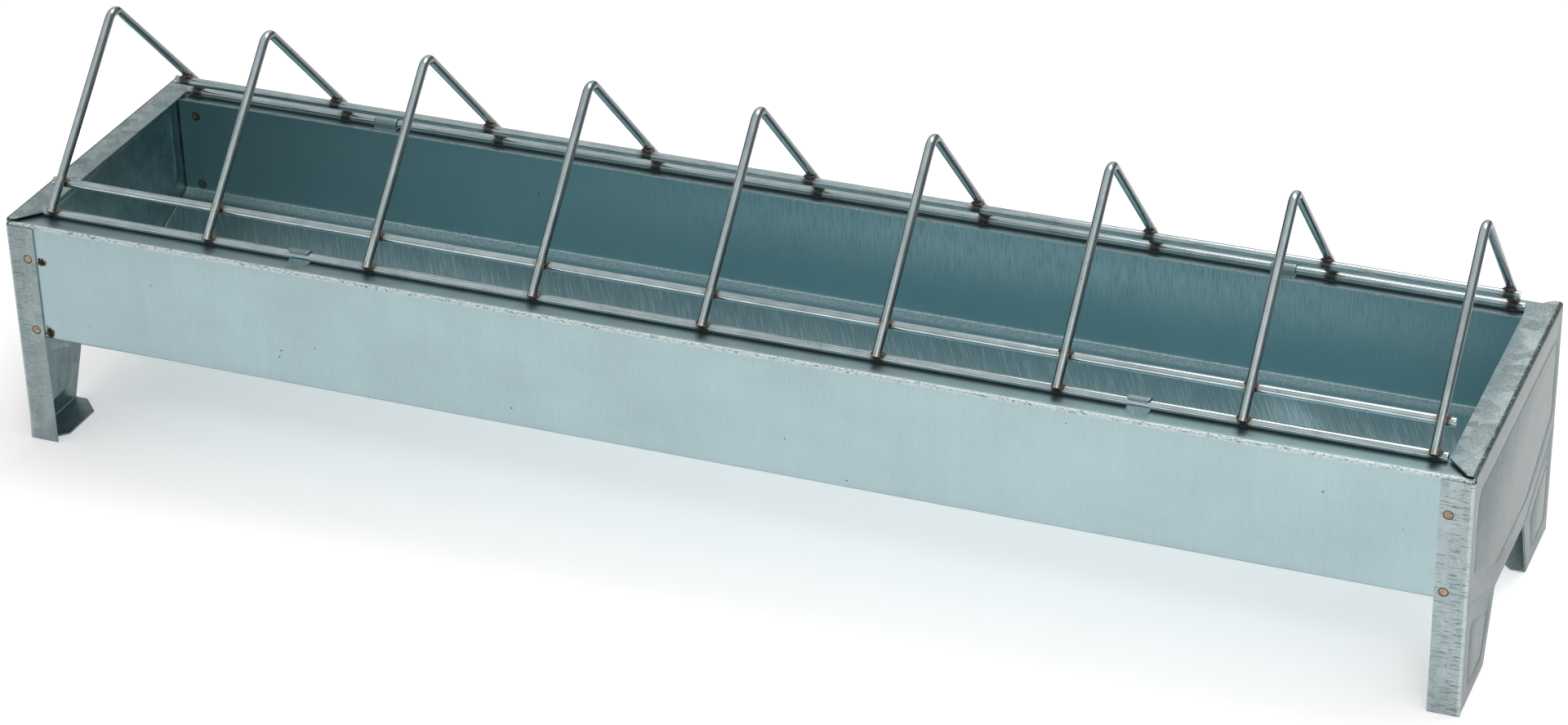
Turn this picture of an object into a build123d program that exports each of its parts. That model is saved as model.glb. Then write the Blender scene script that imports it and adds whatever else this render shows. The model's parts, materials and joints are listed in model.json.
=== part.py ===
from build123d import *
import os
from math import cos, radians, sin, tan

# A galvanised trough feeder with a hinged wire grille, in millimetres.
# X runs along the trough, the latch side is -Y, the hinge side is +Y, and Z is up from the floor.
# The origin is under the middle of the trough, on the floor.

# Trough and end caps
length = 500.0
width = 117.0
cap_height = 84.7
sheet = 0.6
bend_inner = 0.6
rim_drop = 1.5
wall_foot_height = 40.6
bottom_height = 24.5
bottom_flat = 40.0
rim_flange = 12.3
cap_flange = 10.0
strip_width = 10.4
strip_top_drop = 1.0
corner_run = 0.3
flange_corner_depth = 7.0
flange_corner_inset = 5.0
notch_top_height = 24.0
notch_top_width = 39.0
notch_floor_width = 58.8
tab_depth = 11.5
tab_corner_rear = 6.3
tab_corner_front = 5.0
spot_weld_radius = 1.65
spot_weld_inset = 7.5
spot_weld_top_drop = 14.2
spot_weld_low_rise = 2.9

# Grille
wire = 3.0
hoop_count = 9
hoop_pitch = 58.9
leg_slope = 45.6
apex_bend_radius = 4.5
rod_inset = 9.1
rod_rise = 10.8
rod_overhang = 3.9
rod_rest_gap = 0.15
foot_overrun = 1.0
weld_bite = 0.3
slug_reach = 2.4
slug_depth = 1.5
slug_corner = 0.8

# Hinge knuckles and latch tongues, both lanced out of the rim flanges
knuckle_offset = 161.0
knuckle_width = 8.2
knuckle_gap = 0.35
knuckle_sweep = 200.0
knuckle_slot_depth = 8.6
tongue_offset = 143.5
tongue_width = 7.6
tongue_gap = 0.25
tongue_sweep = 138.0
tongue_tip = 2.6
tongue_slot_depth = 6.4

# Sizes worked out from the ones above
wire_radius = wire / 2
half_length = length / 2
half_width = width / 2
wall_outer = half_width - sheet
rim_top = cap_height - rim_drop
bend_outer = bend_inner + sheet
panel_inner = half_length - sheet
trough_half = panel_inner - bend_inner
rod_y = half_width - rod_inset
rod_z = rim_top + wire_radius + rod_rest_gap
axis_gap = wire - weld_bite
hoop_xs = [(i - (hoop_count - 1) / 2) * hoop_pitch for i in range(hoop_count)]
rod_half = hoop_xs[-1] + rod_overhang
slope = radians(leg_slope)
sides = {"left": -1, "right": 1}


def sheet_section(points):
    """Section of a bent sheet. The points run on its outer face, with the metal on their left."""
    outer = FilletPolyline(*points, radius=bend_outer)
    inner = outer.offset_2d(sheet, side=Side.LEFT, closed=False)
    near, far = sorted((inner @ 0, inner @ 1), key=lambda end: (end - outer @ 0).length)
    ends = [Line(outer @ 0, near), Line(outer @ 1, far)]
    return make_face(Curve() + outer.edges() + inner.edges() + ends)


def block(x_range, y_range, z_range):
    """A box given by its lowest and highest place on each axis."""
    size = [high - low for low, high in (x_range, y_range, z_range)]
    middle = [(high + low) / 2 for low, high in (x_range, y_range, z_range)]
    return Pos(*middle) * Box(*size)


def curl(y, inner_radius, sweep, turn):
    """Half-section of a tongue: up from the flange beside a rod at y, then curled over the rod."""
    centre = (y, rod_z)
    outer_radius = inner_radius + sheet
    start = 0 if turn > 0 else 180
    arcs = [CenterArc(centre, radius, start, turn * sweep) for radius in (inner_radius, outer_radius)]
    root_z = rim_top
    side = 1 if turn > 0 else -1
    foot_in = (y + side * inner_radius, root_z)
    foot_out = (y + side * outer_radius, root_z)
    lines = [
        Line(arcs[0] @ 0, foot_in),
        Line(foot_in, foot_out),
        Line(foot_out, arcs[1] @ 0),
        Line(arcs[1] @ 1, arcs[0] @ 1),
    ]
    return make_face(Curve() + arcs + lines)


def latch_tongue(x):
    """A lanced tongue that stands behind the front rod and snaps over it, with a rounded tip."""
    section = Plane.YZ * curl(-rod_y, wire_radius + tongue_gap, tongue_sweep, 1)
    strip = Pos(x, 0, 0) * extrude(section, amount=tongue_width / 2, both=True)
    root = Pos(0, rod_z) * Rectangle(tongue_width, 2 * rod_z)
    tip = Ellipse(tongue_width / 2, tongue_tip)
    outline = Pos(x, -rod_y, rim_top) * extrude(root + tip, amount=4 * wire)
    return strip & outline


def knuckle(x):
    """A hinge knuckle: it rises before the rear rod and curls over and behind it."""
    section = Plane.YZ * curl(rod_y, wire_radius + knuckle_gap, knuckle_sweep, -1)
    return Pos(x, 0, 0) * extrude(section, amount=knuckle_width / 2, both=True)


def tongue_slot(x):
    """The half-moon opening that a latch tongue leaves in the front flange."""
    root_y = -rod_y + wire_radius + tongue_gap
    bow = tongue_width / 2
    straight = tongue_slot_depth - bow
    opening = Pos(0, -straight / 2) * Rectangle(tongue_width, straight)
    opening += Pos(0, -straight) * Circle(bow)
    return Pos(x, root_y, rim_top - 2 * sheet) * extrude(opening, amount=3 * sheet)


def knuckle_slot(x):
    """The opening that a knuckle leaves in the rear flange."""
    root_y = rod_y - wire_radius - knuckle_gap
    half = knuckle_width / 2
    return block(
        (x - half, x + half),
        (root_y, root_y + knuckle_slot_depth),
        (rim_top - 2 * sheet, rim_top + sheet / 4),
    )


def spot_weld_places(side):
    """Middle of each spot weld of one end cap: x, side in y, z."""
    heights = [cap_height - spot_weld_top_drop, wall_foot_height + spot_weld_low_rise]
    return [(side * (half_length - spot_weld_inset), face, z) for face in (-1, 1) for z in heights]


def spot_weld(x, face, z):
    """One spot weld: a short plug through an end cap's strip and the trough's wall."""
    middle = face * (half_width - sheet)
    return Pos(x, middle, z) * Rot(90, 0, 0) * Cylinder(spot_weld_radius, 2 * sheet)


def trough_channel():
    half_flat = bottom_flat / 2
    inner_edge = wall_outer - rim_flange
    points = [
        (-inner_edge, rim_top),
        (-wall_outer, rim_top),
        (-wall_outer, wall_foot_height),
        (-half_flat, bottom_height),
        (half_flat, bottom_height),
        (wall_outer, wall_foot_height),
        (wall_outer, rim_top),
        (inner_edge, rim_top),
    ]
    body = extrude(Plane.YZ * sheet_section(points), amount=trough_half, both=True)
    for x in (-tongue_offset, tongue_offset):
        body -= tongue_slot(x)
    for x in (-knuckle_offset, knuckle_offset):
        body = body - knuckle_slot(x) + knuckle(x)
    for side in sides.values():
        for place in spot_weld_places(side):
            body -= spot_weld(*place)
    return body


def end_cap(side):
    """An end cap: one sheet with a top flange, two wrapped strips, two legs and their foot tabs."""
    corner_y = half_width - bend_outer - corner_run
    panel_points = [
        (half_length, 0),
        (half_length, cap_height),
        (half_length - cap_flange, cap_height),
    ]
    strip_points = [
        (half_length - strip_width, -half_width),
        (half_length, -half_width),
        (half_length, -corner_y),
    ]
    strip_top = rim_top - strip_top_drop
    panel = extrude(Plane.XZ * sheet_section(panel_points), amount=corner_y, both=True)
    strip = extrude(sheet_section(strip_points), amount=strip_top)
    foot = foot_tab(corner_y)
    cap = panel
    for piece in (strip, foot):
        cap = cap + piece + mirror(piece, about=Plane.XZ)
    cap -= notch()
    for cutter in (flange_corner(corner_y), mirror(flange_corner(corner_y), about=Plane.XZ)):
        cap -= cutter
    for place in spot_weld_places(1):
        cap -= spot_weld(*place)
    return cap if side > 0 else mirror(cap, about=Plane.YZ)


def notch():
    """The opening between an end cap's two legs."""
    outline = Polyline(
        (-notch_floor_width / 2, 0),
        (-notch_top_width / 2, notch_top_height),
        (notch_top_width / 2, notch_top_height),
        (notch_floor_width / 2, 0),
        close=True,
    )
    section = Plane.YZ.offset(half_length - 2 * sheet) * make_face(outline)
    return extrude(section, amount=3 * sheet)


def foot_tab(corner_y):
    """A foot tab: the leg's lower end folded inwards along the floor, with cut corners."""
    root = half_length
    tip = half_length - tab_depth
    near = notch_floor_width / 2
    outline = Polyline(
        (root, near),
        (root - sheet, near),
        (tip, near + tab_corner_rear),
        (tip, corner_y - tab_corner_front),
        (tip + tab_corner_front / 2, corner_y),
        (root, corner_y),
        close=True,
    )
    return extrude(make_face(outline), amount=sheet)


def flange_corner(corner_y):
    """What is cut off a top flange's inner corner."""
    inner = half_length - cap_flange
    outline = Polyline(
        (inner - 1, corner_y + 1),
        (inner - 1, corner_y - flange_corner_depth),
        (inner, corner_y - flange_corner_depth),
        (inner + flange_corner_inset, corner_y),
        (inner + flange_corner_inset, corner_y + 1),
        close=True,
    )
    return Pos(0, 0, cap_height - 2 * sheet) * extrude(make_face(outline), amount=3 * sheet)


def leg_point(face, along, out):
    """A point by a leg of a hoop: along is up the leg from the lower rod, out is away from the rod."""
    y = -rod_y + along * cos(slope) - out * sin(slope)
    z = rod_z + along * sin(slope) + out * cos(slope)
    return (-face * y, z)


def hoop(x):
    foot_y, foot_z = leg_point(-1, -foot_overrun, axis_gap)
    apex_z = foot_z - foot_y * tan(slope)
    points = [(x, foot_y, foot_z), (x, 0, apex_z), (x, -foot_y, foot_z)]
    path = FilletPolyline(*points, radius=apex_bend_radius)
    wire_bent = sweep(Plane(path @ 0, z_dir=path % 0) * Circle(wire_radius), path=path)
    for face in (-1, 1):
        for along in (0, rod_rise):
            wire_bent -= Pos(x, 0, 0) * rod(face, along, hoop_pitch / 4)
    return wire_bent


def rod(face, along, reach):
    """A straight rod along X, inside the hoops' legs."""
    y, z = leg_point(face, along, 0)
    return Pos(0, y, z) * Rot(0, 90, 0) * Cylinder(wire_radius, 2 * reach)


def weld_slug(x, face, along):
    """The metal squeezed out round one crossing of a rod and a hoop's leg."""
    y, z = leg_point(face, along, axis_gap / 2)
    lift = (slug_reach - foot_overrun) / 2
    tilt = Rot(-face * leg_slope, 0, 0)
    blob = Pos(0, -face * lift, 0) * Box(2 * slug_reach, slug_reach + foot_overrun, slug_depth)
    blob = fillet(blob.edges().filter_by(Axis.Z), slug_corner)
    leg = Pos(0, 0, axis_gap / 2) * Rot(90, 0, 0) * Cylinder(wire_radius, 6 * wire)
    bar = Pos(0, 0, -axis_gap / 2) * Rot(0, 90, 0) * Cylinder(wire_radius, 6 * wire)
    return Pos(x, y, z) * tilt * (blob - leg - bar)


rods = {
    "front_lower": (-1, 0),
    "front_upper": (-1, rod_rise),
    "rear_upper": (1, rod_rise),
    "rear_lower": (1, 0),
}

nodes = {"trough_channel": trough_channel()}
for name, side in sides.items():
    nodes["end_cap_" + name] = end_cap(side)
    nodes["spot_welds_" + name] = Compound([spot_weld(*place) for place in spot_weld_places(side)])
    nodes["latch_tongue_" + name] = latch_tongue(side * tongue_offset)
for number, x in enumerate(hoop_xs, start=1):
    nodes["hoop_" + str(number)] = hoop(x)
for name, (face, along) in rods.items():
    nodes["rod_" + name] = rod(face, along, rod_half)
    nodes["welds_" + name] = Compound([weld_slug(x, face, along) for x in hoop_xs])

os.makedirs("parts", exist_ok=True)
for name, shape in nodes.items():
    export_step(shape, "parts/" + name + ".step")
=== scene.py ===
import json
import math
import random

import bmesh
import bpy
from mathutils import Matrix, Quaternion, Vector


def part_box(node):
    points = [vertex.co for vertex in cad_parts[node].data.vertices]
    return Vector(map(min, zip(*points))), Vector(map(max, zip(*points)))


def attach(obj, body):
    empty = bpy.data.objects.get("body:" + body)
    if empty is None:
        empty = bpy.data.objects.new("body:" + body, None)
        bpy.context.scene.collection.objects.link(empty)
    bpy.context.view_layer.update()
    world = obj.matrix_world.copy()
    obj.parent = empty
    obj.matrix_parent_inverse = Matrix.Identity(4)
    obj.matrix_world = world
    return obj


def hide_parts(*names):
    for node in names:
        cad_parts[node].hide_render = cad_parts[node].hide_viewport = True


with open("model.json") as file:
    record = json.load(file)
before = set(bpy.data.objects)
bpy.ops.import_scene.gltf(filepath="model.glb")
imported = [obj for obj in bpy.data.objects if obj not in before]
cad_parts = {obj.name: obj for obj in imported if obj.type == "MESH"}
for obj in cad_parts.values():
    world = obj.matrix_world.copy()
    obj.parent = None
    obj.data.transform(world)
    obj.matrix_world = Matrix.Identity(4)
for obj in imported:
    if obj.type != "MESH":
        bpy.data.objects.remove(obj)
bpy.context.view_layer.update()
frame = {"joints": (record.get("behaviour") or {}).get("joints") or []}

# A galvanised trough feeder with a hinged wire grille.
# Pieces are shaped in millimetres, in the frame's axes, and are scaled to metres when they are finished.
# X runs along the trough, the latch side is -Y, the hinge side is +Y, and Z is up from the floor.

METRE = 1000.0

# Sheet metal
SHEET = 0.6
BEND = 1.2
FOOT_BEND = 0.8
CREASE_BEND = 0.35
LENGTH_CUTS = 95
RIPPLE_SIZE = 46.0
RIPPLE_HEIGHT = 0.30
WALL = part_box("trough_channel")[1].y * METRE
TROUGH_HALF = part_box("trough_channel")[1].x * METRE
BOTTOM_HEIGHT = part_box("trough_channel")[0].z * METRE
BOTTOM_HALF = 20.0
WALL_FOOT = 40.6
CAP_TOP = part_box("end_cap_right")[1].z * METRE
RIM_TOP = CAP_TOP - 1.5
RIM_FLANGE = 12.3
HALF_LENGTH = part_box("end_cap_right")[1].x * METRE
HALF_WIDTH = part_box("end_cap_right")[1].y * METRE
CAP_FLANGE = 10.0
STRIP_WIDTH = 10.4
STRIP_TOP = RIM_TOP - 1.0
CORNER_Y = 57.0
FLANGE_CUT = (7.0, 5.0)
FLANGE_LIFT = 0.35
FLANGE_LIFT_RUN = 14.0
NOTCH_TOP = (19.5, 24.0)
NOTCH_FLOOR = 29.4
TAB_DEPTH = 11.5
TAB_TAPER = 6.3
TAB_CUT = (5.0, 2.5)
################
■ **EXERCISE INSTRUCTIONS**: Transcribe each line of the data above, unaltered, from the one where "bar = Pos(0, 0, -axis_gap" appears to the one where "cad_parts[node].hide_render = cad_parts[node].hide_viewport" appears, inclusive of both.

■ **SOLUTION FOR THIS EXERCISE**:
    bar = Pos(0, 0, -axis_gap / 2) * Rot(0, 90, 0) * Cylinder(wire_radius, 6 * wire)
    return Pos(x, y, z) * tilt * (blob - leg - bar)


rods = {
    "front_lower": (-1, 0),
    "front_upper": (-1, rod_rise),
    "rear_upper": (1, rod_rise),
    "rear_lower": (1, 0),
}

nodes = {"trough_channel": trough_channel()}
for name, side in sides.items():
    nodes["end_cap_" + name] = end_cap(side)
    nodes["spot_welds_" + name] = Compound([spot_weld(*place) for place in spot_weld_places(side)])
    nodes["latch_tongue_" + name] = latch_tongue(side * tongue_offset)
for number, x in enumerate(hoop_xs, start=1):
    nodes["hoop_" + str(number)] = hoop(x)
for name, (face, along) in rods.items():
    nodes["rod_" + name] = rod(face, along, rod_half)
    nodes["welds_" + name] = Compound([weld_slug(x, face, along) for x in hoop_xs])

os.makedirs("parts", exist_ok=True)
for name, shape in nodes.items():
    export_step(shape, "parts/" + name + ".step")
=== scene.py ===
import json
import math
import random

import bmesh
import bpy
from mathutils import Matrix, Quaternion, Vector


def part_box(node):
    points = [vertex.co for vertex in cad_parts[node].data.vertices]
    return Vector(map(min, zip(*points))), Vector(map(max, zip(*points)))


def attach(obj, body):
    empty = bpy.data.objects.get("body:" + body)
    if empty is None:
        empty = bpy.data.objects.new("body:" + body, None)
        bpy.context.scene.collection.objects.link(empty)
    bpy.context.view_layer.update()
    world = obj.matrix_world.copy()
    obj.parent = empty
    obj.matrix_parent_inverse = Matrix.Identity(4)
    obj.matrix_world = world
    return obj


def hide_parts(*names):
    for node in names:
        cad_parts[node].hide_render = cad_parts[node].hide_viewport = True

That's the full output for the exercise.